Willem Elsschot
1882 - 1960
Antwerpen
In 1934 erschien ein Bändchen "Verzen van Vroeger" - "Verse von Früher" mit 10 Gedichten die Elsschot schon in den Jahren 1910-1912 geschrieben hatte. Es dauerte aber bis 1934 bis er - nach langem Drängen von bekannten Literaten - der Veröffentlichung des Bändchens zustimmte. 6 der Gedichte waren in 1932-33 in der Zeitschrift "Forum" erschienen, der führenden Literaturzeitschrift der Zeit, die sich stark machte gegen den manchmal überkandidelten Ästhetizismus, der sich in der Nachfolge der Achtziger in der Literatur breitgemacht hatte. Elsschots unsentimentale Umgangssprache, noch dazu bereits in den Jahren 1910-12 geschrieben, passte zu der neu-sachlichen Ästhetik des "Forums". Die Zeitschrift setzte sich außerdem für ein engeres Zusammengehen der niederländischen und der flämischen Literatur ein. Der Belgier Elsschot passte also in jeder Hinsicht zur Philosophie der Redaktion. Elsschot hatte schon vorher 4 Romane geschrieben, die kaum wahrgenommen worden waren. Er hatte seine literarische Aktivitäten praktisch aufgegeben und sich seiner Arbeit als Werbemann gewidmet, als seine Gedichte erschienen und sich als großen Erfolg erwiesen. Seitdem ist Elsschot Vorbild für Generationen von Dichtern und Schrifstellern, die eher der unsentimentalen, kunstlosen, sachlichen, umgangssprachlichen Seite des Métiers zugeneigt sind. "Am Totenlager eines Kindes", "Die Ehe" und der "Brief" habe ich in diesem Blog schon übersetzt. Alle zeichnen sich aus durch den verzweifelten Versuch sich einer Lage zu widersetzen, die nicht gut zu machen ist. Der Tod eines Kindes, die Hölle einer Ehe, die vergebliche Rache. Mich erinnern alle an die Ballade des Pendus des François Villon, mit ihrem "envoy" in den Schlusszeilen:
.........
"Prince Jhesus, qui sur tous a maistrie,
Garde qu'Enfer n'ait de nous seigneurie :
A luy n'avons que faire ne que souldre.
Hommes, icy n'a point de mocquerie;
Mais priez Dieu que tous nous vueille absouldre.."

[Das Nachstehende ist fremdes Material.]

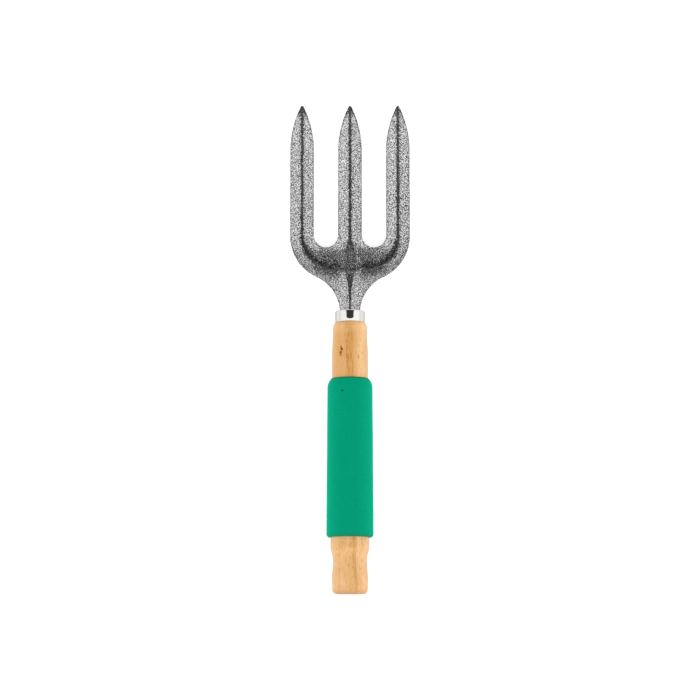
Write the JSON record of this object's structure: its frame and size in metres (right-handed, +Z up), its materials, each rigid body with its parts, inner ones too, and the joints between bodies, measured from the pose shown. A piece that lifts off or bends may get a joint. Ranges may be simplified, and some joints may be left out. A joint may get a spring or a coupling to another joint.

Garde qu'Enfer n'ait de nous seigneurie :
A luy n'avons que faire ne que souldre.
Hommes, icy n'a point de mocquerie;
Mais priez Dieu que tous nous vueille absouldre.."
Willem Elsschot
Rotterdam 1910.
Der Buckel spricht
Hier ist der Buckel, das Klappergestell
der Knubbelkerl, der drollige Gesell',
der Zwerg, der hochdreht das Gesicht
wenn er mit den Söhnen spricht
Der Baumstumpf mit dem schrägen Stamm,
mit obendrauf ein Riesenschwamm,
nistend dort für alle Tage,
und den kein Mensch davon kann jagen.
Er hockt dort schon solang ich denken kann
ein Teufel mir von Kind bis Mann,
der alles hat versaut, verdorben,
zu meinem Unglück hat er Ruhm erworben.
Auf der Hochzeit mit dabei
den Frack zerschnitten für das Ei,
die Braut beschämt, das Fest geklaut,
spuckt Galle auf den Strauß der Braut.
So verübte und verübt er Mord nach Mord,
wenn er nur sitzt und spricht kein Wort,
nicht sieht noch hört, macht keinen Laut,
er frißt mich ganz, mit Haar und Haut.
Ihr, denen keiner kann vergeben
was ihr verbrochen habt im Leben;
Gesindel mit dem schwärzesten Gewissen,
die weder ruhig schlaft, noch esst nur einen Bissen,
die voller Scheu im Schattenreich verkehrt,
kommt her, gebt mir was euch beschwert,
ich werd' es heben ohne Klagen,
wenn ihr für mich das Ding wollt tragen.